# The problem
Locate the line that contains "for item in" and the line that contains "before = set(bpy.data.objects)". Copy both of them exactly, together with every line between them, and no others.

# Data block
══════
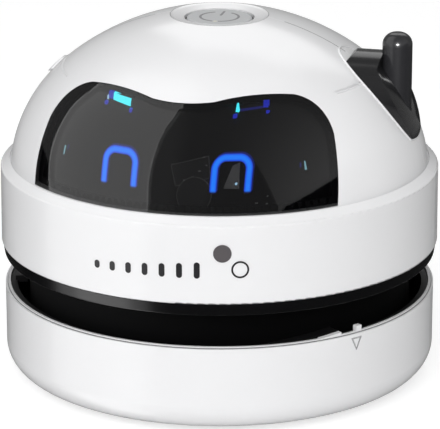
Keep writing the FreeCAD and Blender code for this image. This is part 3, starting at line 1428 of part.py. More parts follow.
NODES = [
    "dome_front_shell", "dome_rear_shell", "body_ring", "button_bezel", "power_button", "switch_plunger",
    "switch_body", "main_board", "board_screws", "housing_screws", "visor_lens", "visor_gasket", "eye_mask",
    "eye_guide_left", "eye_guide_right", "status_bars", "light_board", "light_chips", "antenna_base",
    "antenna_stem", "left_ear_cap", "waist_housing", "fan_shroud", "shroud_screws", "impeller", "motor_shaft",
    "motor_armature", "motor_can", "motor_end_cap", "motor_magnets", "motor_damper", "motor_cradle",
    "motor_screws", "battery_cell", "battery_tray", "battery_contacts", "charge_socket", "charge_board",
    "filter_frame", "filter_fleece", "dust_bowl", "inlet_tube", "bowl_liner", "bowl_seal",
    "brush_holder", "brush_bristles", "glide_pads",
]

dust_bowl()
inlet_tube()
bowl_liner()
bowl_fittings()
waist_housing()
filter_cassette()
fan_parts()
motor_parts()
battery_parts()
body_ring()
charge_parts()
visor_parts()
light_parts()
antenna_parts()
left_cap()
dome_shells()
button_parts()
doc.recompute()

for item in doc.Objects:
    if "Invalid" in item.State or "Error" in item.State:
        raise RuntimeError("%s failed: %s" % (item.Name, item.State))
for node in NODES:
    shape = doc.getObject(node).Shape
    if shape.isNull() or not shape.isValid() or shape.Volume <= 0:
        raise RuntimeError("%s has no sound shape" % node)
for node in NODES:
    item = doc.getObject(node)
    item.Label = node
    item.Shape.exportStep("parts/%s.step" % node)
    print("%-18s solids %3d  volume %10.2f" % (node, len(item.Shape.Solids), item.Shape.Volume))
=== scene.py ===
# %% [markdown]
# # A desktop mini vacuum cleaner
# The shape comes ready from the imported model, which is loaded as a fixed frame: its solids are
# the real shells, rings and screws, in metres, with +Z up and the visor towards -Y. What is left
# to do here is the finish of every part, the small surface details, the light and the camera.

# %% Load the frame
import json
import math

import bmesh
import bpy
import numpy as np
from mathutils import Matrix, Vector


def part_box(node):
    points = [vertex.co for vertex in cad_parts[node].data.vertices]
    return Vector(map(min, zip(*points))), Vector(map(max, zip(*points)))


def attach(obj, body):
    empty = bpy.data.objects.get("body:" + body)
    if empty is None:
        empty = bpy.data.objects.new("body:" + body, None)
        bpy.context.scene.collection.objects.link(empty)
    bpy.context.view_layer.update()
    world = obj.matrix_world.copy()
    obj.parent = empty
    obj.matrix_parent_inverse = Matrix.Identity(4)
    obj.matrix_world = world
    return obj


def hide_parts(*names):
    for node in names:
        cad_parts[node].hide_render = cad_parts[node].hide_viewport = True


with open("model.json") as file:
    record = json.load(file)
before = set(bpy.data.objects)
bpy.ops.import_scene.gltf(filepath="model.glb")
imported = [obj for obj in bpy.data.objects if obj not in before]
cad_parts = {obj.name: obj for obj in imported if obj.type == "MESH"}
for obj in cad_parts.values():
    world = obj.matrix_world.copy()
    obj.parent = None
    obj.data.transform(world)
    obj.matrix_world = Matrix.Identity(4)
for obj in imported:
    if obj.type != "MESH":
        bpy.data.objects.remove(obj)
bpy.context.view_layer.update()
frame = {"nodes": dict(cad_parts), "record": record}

nodes = frame["nodes"]
scene = bpy.context.scene

# %% [markdown]
# ## The camera
# A product photograph of this kind is taken from far away with a long lens, so that the round
# body keeps its round shape. The camera can be aimed by a constraint or by a matrix. It is placed
# by azimuth, elevation and distance here and turned with to_track_quat, because that leaves
# nothing live in the scene.

# %% Camera
AIM = Vector((0.0, 0.0, 0.0312))
AZIMUTH = math.radians(13.3)
ELEVATION = math.radians(17.74)
DISTANCE = 0.621
SENSOR = 36.0
FRAME_WIDE = 440.0
FOCAL_PIXELS = 3070.0
AIM_PIXEL = 219.48

away = Vector((math.cos(ELEVATION) * math.sin(AZIMUTH), -math.cos(ELEVATION) * math.cos(AZIMUTH),
               math.sin(ELEVATION)))
camera_data = bpy.data.cameras.new("camera")
camera_data.sensor_width = SENSOR
camera_data.lens = FOCAL_PIXELS / FRAME_WIDE * SENSOR
camera_data.shift_x = (FRAME_WIDE / 2 - AIM_PIXEL) / FRAME_WIDE
camera_data.clip_start = 0.01
camera = bpy.data.objects.new("camera", camera_data)
camera.location = AIM + away * DISTANCE
camera.rotation_euler = (-away).to_track_quat("-Z", "Y").to_euler()
scene.collection.objects.link(camera)
scene.camera = camera
scene.view_settings.view_transform = "Standard"
print("lens %.1f mm" % camera_data.lens)

# %% [markdown]
# ## Writing a shader as sums
# A node tree is easier to read as an expression. A small class wraps an output socket and
# overloads the operators, so that 1 - mask adds a Math node. A second class holds one finish, with
# a single method that adds any other node: its settings go in first, and then its sockets.


# %% Socket and finish
class Value:
    """A node's output that can be added, subtracted and multiplied like a number."""

    def __init__(self, finish, socket):
        self.finish = finish
        self.socket = socket

    def sum(self, operation, *others):
        """A Math node of an operation on this value and the others."""
        inputs = dict(enumerate((self,) + others))
        return self.finish.make("ShaderNodeMath", {"operation": operation}, inputs)

    def __add__(self, other):
        return self.sum("ADD", other)

    def __sub__(self, other):
        return self.sum("SUBTRACT", other)

    def __mul__(self, other):
        return self.sum("MULTIPLY", other)

    def __rsub__(self, other):
        return self.finish.make("ShaderNodeMath", {"operation": "SUBTRACT"}, {0: other, 1: self})

    def clamp(self):
        """The value held between 0 and 1."""
        return self.finish.make("ShaderNodeClamp", {}, {"Value": self})

    def beside(self, name):
        """Another output of the node that this value comes from."""
        return Value(self.finish, self.socket.node.outputs[name])

    __radd__ = __add__
    __rmul__ = __mul__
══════
# The answer
for item in doc.Objects:
    if "Invalid" in item.State or "Error" in item.State:
        raise RuntimeError("%s failed: %s" % (item.Name, item.State))
for node in NODES:
    shape = doc.getObject(node).Shape
    if shape.isNull() or not shape.isValid() or shape.Volume <= 0:
        raise RuntimeError("%s has no sound shape" % node)
for node in NODES:
    item = doc.getObject(node)
    item.Label = node
    item.Shape.exportStep("parts/%s.step" % node)
    print("%-18s solids %3d  volume %10.2f" % (node, len(item.Shape.Solids), item.Shape.Volume))
=== scene.py ===
# %% [markdown]
# # A desktop mini vacuum cleaner
# The shape comes ready from the imported model, which is loaded as a fixed frame: its solids are
# the real shells, rings and screws, in metres, with +Z up and the visor towards -Y. What is left
# to do here is the finish of every part, the small surface details, the light and the camera.

# %% Load the frame
import json
import math

import bmesh
import bpy
import numpy as np
from mathutils import Matrix, Vector


def part_box(node):
    points = [vertex.co for vertex in cad_parts[node].data.vertices]
    return Vector(map(min, zip(*points))), Vector(map(max, zip(*points)))


def attach(obj, body):
    empty = bpy.data.objects.get("body:" + body)
    if empty is None:
        empty = bpy.data.objects.new("body:" + body, None)
        bpy.context.scene.collection.objects.link(empty)
    bpy.context.view_layer.update()
    world = obj.matrix_world.copy()
    obj.parent = empty
    obj.matrix_parent_inverse = Matrix.Identity(4)
    obj.matrix_world = world
    return obj


def hide_parts(*names):
    for node in names:
        cad_parts[node].hide_render = cad_parts[node].hide_viewport = True


with open("model.json") as file:
    record = json.load(file)
before = set(bpy.data.objects)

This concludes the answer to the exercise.